** START Provided records **

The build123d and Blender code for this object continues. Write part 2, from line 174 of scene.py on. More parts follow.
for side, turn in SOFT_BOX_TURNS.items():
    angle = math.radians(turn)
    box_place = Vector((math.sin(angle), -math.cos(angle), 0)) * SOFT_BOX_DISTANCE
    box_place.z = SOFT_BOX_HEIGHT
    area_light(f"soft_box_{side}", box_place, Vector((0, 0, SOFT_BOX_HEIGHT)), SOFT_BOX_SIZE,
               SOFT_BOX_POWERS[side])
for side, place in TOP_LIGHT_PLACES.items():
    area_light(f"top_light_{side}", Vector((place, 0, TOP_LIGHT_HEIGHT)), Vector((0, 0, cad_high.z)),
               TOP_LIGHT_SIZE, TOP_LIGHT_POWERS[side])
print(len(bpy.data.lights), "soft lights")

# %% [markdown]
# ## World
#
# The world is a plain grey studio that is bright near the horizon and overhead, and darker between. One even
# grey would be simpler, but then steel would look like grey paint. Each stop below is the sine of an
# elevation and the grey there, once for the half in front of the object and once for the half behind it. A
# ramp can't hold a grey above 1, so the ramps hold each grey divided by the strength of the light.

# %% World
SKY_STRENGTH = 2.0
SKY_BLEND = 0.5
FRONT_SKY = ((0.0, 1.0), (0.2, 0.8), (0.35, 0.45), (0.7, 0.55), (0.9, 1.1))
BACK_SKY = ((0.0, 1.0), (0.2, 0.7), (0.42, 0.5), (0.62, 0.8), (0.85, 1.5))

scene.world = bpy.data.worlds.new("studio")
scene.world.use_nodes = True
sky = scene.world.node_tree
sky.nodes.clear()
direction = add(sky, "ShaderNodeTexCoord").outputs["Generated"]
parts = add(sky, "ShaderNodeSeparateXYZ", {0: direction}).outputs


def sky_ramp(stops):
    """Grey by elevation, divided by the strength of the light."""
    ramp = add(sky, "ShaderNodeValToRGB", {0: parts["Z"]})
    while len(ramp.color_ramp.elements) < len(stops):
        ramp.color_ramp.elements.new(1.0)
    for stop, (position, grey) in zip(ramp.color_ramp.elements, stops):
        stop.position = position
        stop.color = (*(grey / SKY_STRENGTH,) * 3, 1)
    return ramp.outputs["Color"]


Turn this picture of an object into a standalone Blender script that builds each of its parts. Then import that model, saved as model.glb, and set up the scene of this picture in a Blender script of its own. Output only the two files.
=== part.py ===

** END Provided records **

§ **Exercise**
Each line from the one with "Turn this picture" through the last line of the records must be written out word for word. Include nothing else.

§ **Response to this task**
Turn this picture of an object into a standalone Blender script that builds each of its parts. Then import that model, saved as model.glb, and set up the scene of this picture in a Blender script of its own. Output only the two files.
=== part.py ===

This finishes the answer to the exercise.